EXERCISE: Begin with the first line of the listing and quote every line through the one containing "0.5 - d.lap_gap)"; give only those lines.

GIVEN INFORMATION:

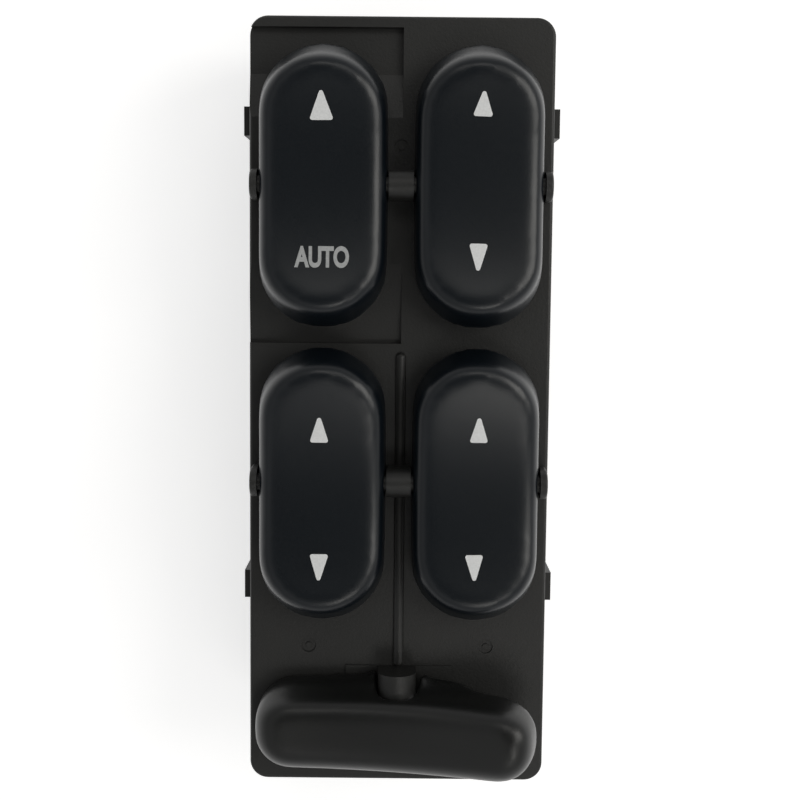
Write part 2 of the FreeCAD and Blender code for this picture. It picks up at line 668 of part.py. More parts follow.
def build_lower_housing():
    """Case floor and walls, connector shroud, board posts and latch loops."""
    body = new_body("lower_housing")
    outline = sketch_on(body, "case_outline", "XY_Plane", d.floor_height)
    rounded_outline(outline, half_width, half_length, d.plate_corner)
    pad(body, "case_block", outline, d.split_height - d.floor_height)
    low = number(d.floor_height)
    round_edges(body, "case_edge", d.case_edge_round, lambda e: lies_between(e, low - 0.01, low + 0.01))
    cavity = sketch_on(body, "case_cavity_outline", "XY_Plane", d.split_height)
    rounded_outline(cavity, half_width - d.case_wall, half_length - d.case_wall, d.plate_corner - d.case_wall / 2)
    pocket(body, "case_cavity", cavity, d.split_height - floor_top)
    lip = sketch_on(body, "lip_outline", "XY_Plane", d.split_height - 0.5)
    lip_inset = d.case_wall / 2 + d.lap_gap
    rounded_outline(lip, half_width - lip_inset, half_length - lip_inset, d.plate_corner - lip_inset)
    rounded_outline(lip, half_width - d.case_wall, half_length - d.case_wall, d.plate_corner - d.case_wall / 2)
    pad(body, "lip", lip, d.lap_height + 0.5 - d.lap_gap)

    shroud = sketch_on(body, "shroud_outline", "XY_Plane")
    inner_x = d.shroud_width / 2
    inner_y = d.shroud_length / 2
    rounded_outline(shroud, inner_x + d.shroud_wall, inner_y + d.shroud_wall, d.shroud_wall * 1.5)
    rounded_outline(shroud, inner_x, inner_y, d.shroud_wall * 0.5)
    pad(body, "shroud", shroud, d.floor_height)
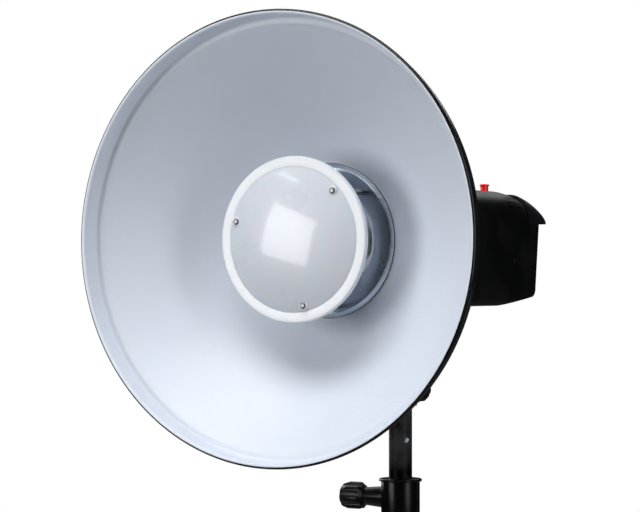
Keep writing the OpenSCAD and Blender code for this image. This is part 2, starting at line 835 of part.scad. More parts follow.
module reflector_cup() {
    color("#c9ccd0") difference() {
        on_axis(cup_y) cylinder(r = cup_r, h = cup_floor_y - cup_y + 1.2);
        on_axis(cup_y - lap) cylinder(r = cup_r - 1, h = cup_floor_y - cup_y + lap);
        on_axis(cup_floor_y - lap) cylinder(r = 19, h = 4);
        on_circle(cup_floor_y - lap, flash_ring_r, flash_leg_angles) cylinder(r = 5.5, h = 4, $fn = 32);
    }
}

module tube_base() {
    color("#e8e4da") difference() {
        on_axis(cup_floor_y + 1.4) cylinder(r = cup_r - 3, h = 7);
        on_axis(cup_floor_y) cylinder(r = 15.5, h = 10);
        on_circle(cup_floor_y, flash_ring_r, flash_leg_angles) cylinder(r = flash_r, h = 10, $fn = 48);
    }
}

module flash_tube() {
    color("#dfe8ea") difference() {
        union() {
            on_axis(flash_y) rotate_extrude() translate([flash_ring_r, 0]) circle(flash_r, $fn = 48);
            on_circle(flash_y, flash_ring_r, flash_leg_angles)
                cylinder(r = flash_r, h = cup_floor_y + 6 - flash_y, $fn = 48);
        }
        on_axis(flash_y - 10) sector(flash_ring_r - 8, flash_ring_r + 8, 20, 83, 97);
    }
}

module lamp_socket() {
    color("#e8e4da") on_axis(cup_floor_y + 1.4) difference() {
        cylinder(r = 15.4, h = 34);
        translate([0, 0, -lap]) cylinder(r = 12.6, h = 26);
    }
}

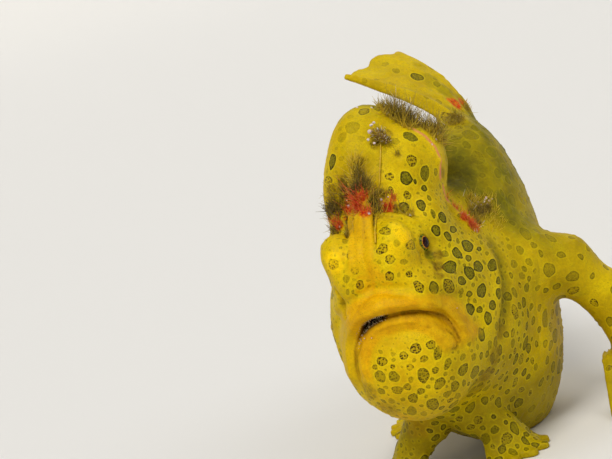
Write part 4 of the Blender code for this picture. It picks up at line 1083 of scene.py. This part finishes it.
def skin_material():
    p = Paint('frogfish_skin')
    broad, mid, fine = p.noise(7.0, 3), p.noise(2.3, 3), p.noise(0.55, 3, 0.6)
    base = p.ramp(broad, [(0.30, tint(188, 156, 0)), (0.50, tint(208, 175, 0)), (0.72, tint(222, 192, 1))])
    base = p.mix(p.span(mid, 0.54, 0.72, 0, 0.60), base, tint(186, 164, 2))
    # painted highlight on the bumps and the lip
    base = p.mix(p.times(p.mark('painted_highlight'), 0.9), base, p.ramp(mid, [(0.3, tint(246, 198, 1)), (0.7, tint(255, 214, 4))]))
    # orange lips and column, with painted shade in the hollows by the snout and chin
    base = p.mix(p.times(p.mark('orange_and_shade'), 0.95), base,
                 p.ramp(mid, [(0.30, tint(206, 142, 1)), (0.52, tint(224, 164, 1)), (0.75, tint(238, 186, 3))]))
    # olive back, with painted shade under the body, in the cut behind the hump and behind the cheek
    base = p.mix(p.mark('olive_and_shade'), base, p.ramp(mid, [(0.30, tint(88, 84, 1)), (0.55, tint(118, 110, 2)), (0.75, tint(148, 136, 3))]))
    # grains of pigment, all over
    grain = p.cells(0.30)
    base = p.mix(p.times(p.span(grain, 0.36, 0.16), p.span(p.noise(3.5, 2), 0.34, 0.64, 0.05, 0.46)), base, tint(122, 100, 1))
    # spots
    s, strong, dots = p.mark('spot'), p.mark('power'), p.mark('rosette')
    s = p.math('ADD', s, p.math('MULTIPLY', p.math('SUBTRACT', fine, 0.5), 0.16))
    inside = p.span(s, 0.05, -0.07)
    halo = p.times(p.span(s, 0.42, 0.06), p.math('SUBTRACT', 1.0, inside), strong, 0.35)
    base = p.mix(halo, base, tint(228, 204, 6))
    fill = p.mix(p.span(mid, 0.4, 0.7), tint(116, 108, 3), tint(92, 88, 2))
    fill = p.mix(p.span(p.cells(0.55, jitter=0.9), 0.42, 0.14, 0.0, 0.6), fill, tint(166, 150, 5))
    solid = p.times(inside, strong, p.math('SUBTRACT', 0.82, p.math('MULTIPLY', dots, 0.52)))
    base = p.mix(p.math('MINIMUM', solid, 0.92), base, fill)
    rim = p.times(p.span(s, -0.36, -0.10), inside, p.mark('rimmed'), strong, 0.95)
    base = p.mix(p.math('MINIMUM', rim, 1.0), base, tint(50, 46, 1))
    speck = p.cells(0.40, jitter=0.80)
    edge = p.span(s, -0.85, -0.12, 0.60, 1.0)
    dotted = p.times(p.span(speck, 0.50, 0.30), inside, edge, strong, p.math('ADD', 0.50, p.math('MULTIPLY', dots, 0.75)))
    base = p.mix(p.math('MINIMUM', dotted, 0.97), base, p.mix(dots, tint(46, 42, 1), tint(66, 42, 1)))
    # brown film, partly painted shade in creases, hollows and the lip line; red crusts and the pink edge
    crumb = p.span(p.noise(0.8, 4, 0.65), 0.35, 0.62)
    base = p.mix(p.math('MULTIPLY', p.mark('brown_and_shade'), p.math('ADD', 0.45, p.math('MULTIPLY', crumb, 0.5))), base,
                 p.ramp(fine, [(0.3, tint(56, 36, 3)), (0.55, tint(92, 62, 4)), (0.75, tint(120, 84, 6))]))
    redness = p.math('MULTIPLY', p.mark('red'), p.math('ADD', 0.62, p.math('MULTIPLY', crumb, 0.45)), clamp=True)
    base = p.mix(redness, base, p.ramp(fine, [(0.3, tint(150, 26, 4)), (0.52, tint(204, 48, 8)), (0.72, tint(232, 96, 34))]))
    base = p.mix(p.times(p.mark('pink'), 0.8), base, tint(222, 112, 104))
    # painted shade in the mouth's cleft
    base = p.mix(p.mark('cleft_shade'), base, tint(84, 36, 4))
    base = p.shade(base, p.span(fine, 0.25, 0.75, 0.88, 1.06))
    height = p.math('ADD', p.math('MULTIPLY', p.cells(0.42, 'SMOOTH_F1'), -0.6), p.math('MULTIPLY', fine, 0.7))
    height = p.math('ADD', height, p.math('MULTIPLY', p.times(inside, strong), -0.25))
    normal = p.bump(height, 0.00015, 0.70)
    rough = p.span(fine, 0.3, 0.7, 0.46, 0.64)
    return p.done(base, rough, normal, Subsurface_Weight=0.10, Subsurface_Radius=(1.0, 0.55, 0.05), Subsurface_Scale=0.0009,
                  Specular_IOR_Level=0.10)


skin.data.materials.append(skin_material())


# ------------------------------------------------------------------ eyes
def eye_mesh(name, centre, look):
    """a ball with a bulging clear front, turned about its line of sight; 'turn' marks how far from that line a point is"""
    rings, seg = 40, 72
    u, w = tangents(look)
    P, off, spin = [], [], []
    for i in range(rings + 1):
        t = pi * (i / rings) ** 1.15
        r = (EYE_R - 0.02) * (1 + 0.075 * math.exp(-(t / 0.55) ** 2))
        for j in range(seg):
            a = 2 * pi * j / seg
            P.append(centre + r * (cos(t) * look + sin(t) * (cos(a) * u + sin(a) * w)))
            off.append(t)
            spin.append(a)
    F = []
    for i in range(rings):
        for j in range(seg):
            k = (j + 1) % seg
            F.append((i * seg + j, (i + 1) * seg + j, (i + 1) * seg + k, i * seg + k))
    ob = mesh_object(name, P, F, dict(turn=off, spin=np.sin(np.array(spin) * 9)))
    return ob


def eye_material():
    p = Paint('frogfish_eye')
    t = p.mark('turn')
    wob = p.math('MULTIPLY', p.math('SUBTRACT', p.noise(0.35, 2), 0.5), 0.16)
    t = p.math('ADD', t, wob)
    rays = p.span(p.mark('spin'), 0.15, 0.75)
    iris = p.mix(rays, tint(112, 118, 8), tint(52, 54, 4))
    iris = p.mix(p.span(p.noise(0.18, 3), 0.45, 0.65, 0.0, 0.6), iris, tint(38, 58, 14))
    col = p.mix(p.span(t, 0.60, 0.53), iris, tint(206, 128, 10))           # bright ring at the pupil
    col = p.mix(p.span(t, 0.54, 0.48), col, tint(34, 3, 4))                # pupil, dark red
    col = p.mix(p.span(t, 0.30, 0.10), col, tint(12, 2, 3))
    col = p.mix(p.span(t, 0.86, 1.05), col, tint(30, 34, 8))               # dark rim under the lid
    return p.done(col, 0.22, p.bump(p.noise(0.3, 2), 0.00003, 0.3), Specular_IOR_Level=0.12, Coat_Weight=0.12, Coat_Roughness=0.03)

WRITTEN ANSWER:
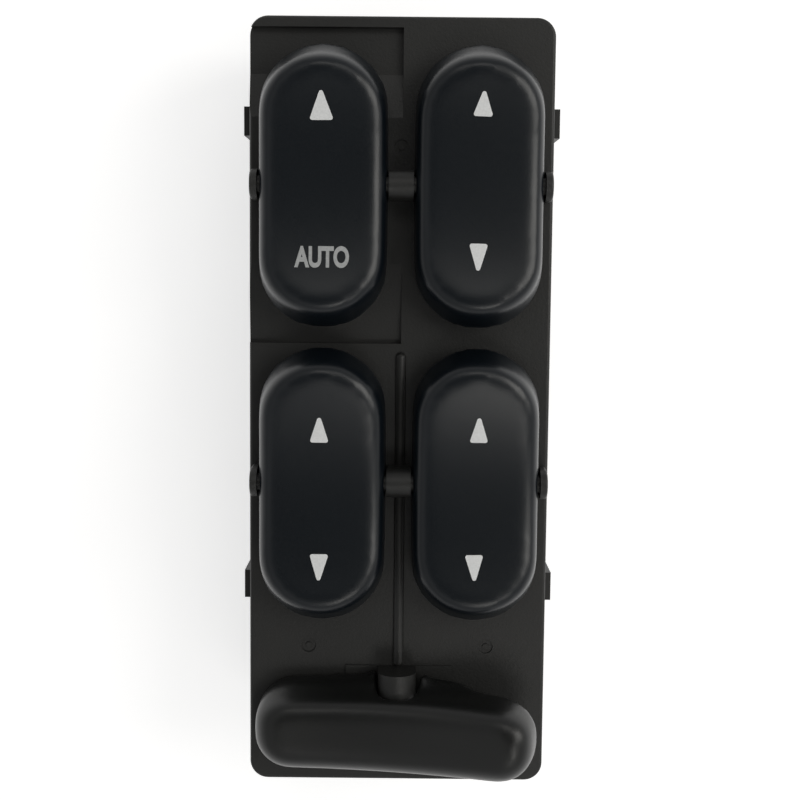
Write part 2 of the FreeCAD and Blender code for this picture. It picks up at line 668 of part.py. More parts follow.
def build_lower_housing():
    """Case floor and walls, connector shroud, board posts and latch loops."""
    body = new_body("lower_housing")
    outline = sketch_on(body, "case_outline", "XY_Plane", d.floor_height)
    rounded_outline(outline, half_width, half_length, d.plate_corner)
    pad(body, "case_block", outline, d.split_height - d.floor_height)
    low = number(d.floor_height)
    round_edges(body, "case_edge", d.case_edge_round, lambda e: lies_between(e, low - 0.01, low + 0.01))
    cavity = sketch_on(body, "case_cavity_outline", "XY_Plane", d.split_height)
    rounded_outline(cavity, half_width - d.case_wall, half_length - d.case_wall, d.plate_corner - d.case_wall / 2)
    pocket(body, "case_cavity", cavity, d.split_height - floor_top)
    lip = sketch_on(body, "lip_outline", "XY_Plane", d.split_height - 0.5)
    lip_inset = d.case_wall / 2 + d.lap_gap
    rounded_outline(lip, half_width - lip_inset, half_length - lip_inset, d.plate_corner - lip_inset)
    rounded_outline(lip, half_width - d.case_wall, half_length - d.case_wall, d.plate_corner - d.case_wall / 2)
    pad(body, "lip", lip, d.lap_height + 0.5 - d.lap_gap)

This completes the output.